I say “Eric Clapton, si, cocaina, no.”

We all laugh, then the cab driver starts talking about his former drug problem. He was an addict, he says, for years, hooked on cocaine, until he went to the jungle to get cured.

“Limpia el cuerpo, por el brujo,” he says.

He had his body cleaned by a shaman, spiritually cleaned, with a treatment of the powerful hallucinogen Ayahuasca in a traditional ceremony. Since then, the driver says, he’s managed to stay clean for the first time – and just passed the year mark.

“Felicidades,” I say.

 

Plaza de Armas

Colonial buildings, burnt yellow with white trim, tall ornate black window boxes studding their tall faces. At one corner, a modern box, free of Moorish arches and curving lines, matches the color of the older buildings around it: a warm mustard, an orange clay.

There are the Church and State: the Catedral and the Palacio Gobierno. An angel blowing a long trumpet rises above a fountain in the center of the plaza, and viewed with this in the foreground along with tall skinny palmettos, the stone embroidery of the Cathedral looks South American in the balmy air: both imposing and warm, exotic and approachable.

The Government Palace is never less than imposing, though. Occupying an entire side of the Plaza de Armas, a high iron grille fences it in. Guards with machine guns strapped closely to the fronts of their chests, baseball caps pulled low over their eyes, banana clips curving like scimitars over their abdomens. The Palace is featurelessly Greek, totally colonial, tired gray columns supporting a roof as heavy as the sea. Stiff ornamental guards, looking a bit like British beefeaters, stand at attention by the doors of the Palace and the red and gold carpet, inside the iron enclosure.
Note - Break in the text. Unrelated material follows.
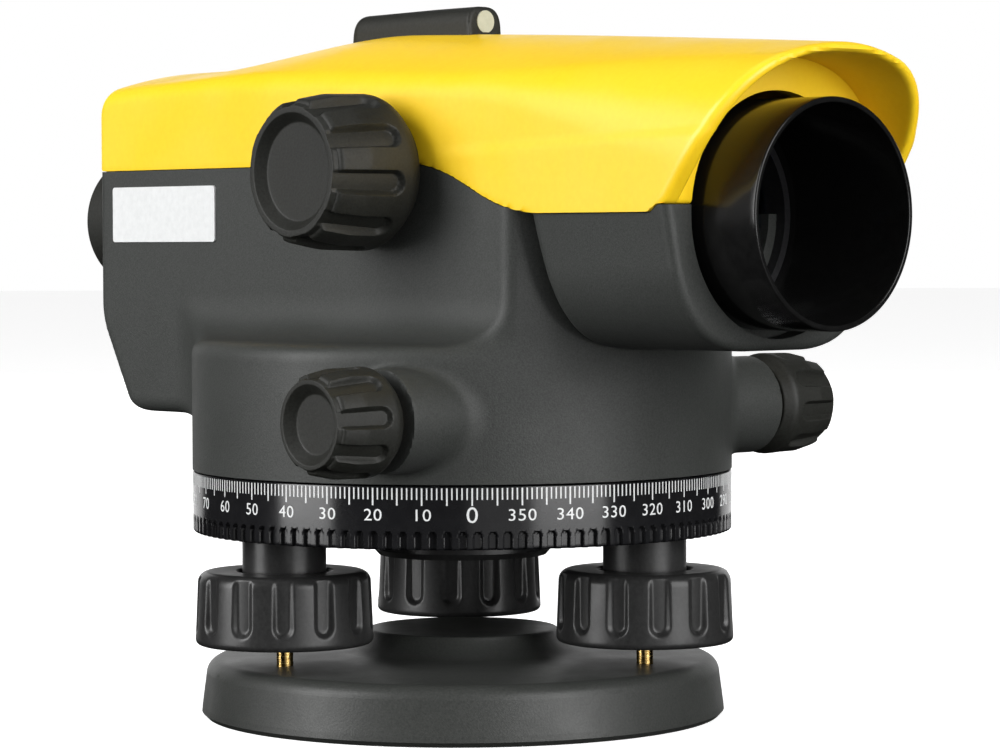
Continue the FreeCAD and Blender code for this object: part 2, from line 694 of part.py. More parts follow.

On the Plaza itself, families stand by the fountain for pictures. A man takes digital snapshots, then prints them out and provides you with an instant print for a few soles. A high school, in blue and white uniform, marches for sobriety and learning. They set off balloons and party screamers. A boy with an image of Jesus covering his shirt looks a pretty girl up and down. Old hunched women sell roses and fried foods.